Boyd, for his part, volunteers full time organizing youth programs in the area. Under the plan, such work can count for half of one’s total hours for the first two years.

The work rules also include several exceptions, such as an automatic exemption for primary caretakers for the first year of a child’s life. After that, a parent will have to place the child in day care while looking for a job or attending classes.

Some housing advocates have suggested the plan violates a state child-welfare law that says state or local government agencies cannot force a single parent of any child younger than 6 to work if the job would “unreasonably interfere” with child-care responsibilities.

CHA officials say they are confident that the plan would hold up in court, if challenged.

Also exempt from the work rules are disabled adults, retired workers receiving a pension and anyone older than 61. The youngest residents covered under the rules are 17-year-olds who have dropped out of school.

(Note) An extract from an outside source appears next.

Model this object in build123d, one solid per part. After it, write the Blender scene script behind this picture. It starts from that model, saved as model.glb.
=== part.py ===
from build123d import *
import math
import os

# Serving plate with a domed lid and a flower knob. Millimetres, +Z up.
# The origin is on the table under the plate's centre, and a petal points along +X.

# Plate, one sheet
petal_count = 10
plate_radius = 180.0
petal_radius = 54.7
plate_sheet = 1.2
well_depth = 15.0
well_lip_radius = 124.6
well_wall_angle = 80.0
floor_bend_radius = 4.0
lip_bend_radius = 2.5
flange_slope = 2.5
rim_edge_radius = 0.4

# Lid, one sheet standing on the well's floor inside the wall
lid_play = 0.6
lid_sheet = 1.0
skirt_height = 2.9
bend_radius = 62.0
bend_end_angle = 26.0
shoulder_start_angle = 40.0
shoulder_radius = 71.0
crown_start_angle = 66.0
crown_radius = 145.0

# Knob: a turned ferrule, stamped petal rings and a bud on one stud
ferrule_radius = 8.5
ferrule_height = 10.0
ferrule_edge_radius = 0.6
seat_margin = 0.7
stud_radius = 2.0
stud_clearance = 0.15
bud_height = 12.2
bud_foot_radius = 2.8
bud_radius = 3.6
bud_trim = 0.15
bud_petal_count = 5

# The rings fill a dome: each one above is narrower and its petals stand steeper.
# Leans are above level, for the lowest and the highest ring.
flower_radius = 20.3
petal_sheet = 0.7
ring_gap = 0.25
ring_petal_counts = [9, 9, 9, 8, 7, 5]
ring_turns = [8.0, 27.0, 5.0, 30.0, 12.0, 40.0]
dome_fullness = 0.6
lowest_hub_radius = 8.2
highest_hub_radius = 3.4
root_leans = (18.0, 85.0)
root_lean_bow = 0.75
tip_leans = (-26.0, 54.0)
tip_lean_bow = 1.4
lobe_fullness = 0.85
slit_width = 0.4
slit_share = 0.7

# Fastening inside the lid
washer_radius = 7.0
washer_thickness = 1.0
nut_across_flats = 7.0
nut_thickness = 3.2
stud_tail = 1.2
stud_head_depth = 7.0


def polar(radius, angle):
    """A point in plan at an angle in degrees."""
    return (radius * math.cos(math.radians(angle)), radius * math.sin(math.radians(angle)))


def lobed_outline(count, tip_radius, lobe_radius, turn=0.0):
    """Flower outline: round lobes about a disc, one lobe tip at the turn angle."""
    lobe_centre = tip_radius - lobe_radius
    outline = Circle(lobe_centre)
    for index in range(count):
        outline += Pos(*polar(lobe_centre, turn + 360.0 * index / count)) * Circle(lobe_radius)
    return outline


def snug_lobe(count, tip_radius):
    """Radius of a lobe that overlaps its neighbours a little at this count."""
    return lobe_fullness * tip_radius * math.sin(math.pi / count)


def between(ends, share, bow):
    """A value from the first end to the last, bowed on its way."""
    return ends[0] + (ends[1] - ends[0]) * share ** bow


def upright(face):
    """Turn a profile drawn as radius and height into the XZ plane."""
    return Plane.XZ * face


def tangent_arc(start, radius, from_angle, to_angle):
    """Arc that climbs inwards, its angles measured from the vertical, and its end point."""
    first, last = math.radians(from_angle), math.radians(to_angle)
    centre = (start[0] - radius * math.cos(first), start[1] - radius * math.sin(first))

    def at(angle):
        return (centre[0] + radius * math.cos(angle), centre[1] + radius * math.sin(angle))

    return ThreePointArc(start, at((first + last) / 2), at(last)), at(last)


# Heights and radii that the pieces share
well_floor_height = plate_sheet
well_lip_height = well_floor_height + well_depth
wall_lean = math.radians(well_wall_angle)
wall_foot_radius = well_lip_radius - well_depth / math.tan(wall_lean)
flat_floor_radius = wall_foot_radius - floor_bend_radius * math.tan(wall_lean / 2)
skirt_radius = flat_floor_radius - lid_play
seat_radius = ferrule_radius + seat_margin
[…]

The CHA plans to extend similar work requirements to a larger population, tenants who use Section 8 vouchers to rent private apartments.

The work rule was among a several federal recommendations adopted by the board Wednesday. The board also voted to eliminate tenant councils at the new, mixed-income housing developments. Created in 1971, the tenant councils are made up of members elected from and by the residents of each development.

In their place, the CHA will appoint a single ombudsman for all mixed-income developments.

The rules would also allow the agency to limit how long residents can stay in public housing. However, on Wednesday, CHA chief executive officer Lewis Jordan said housing authority officials are not considering term limits.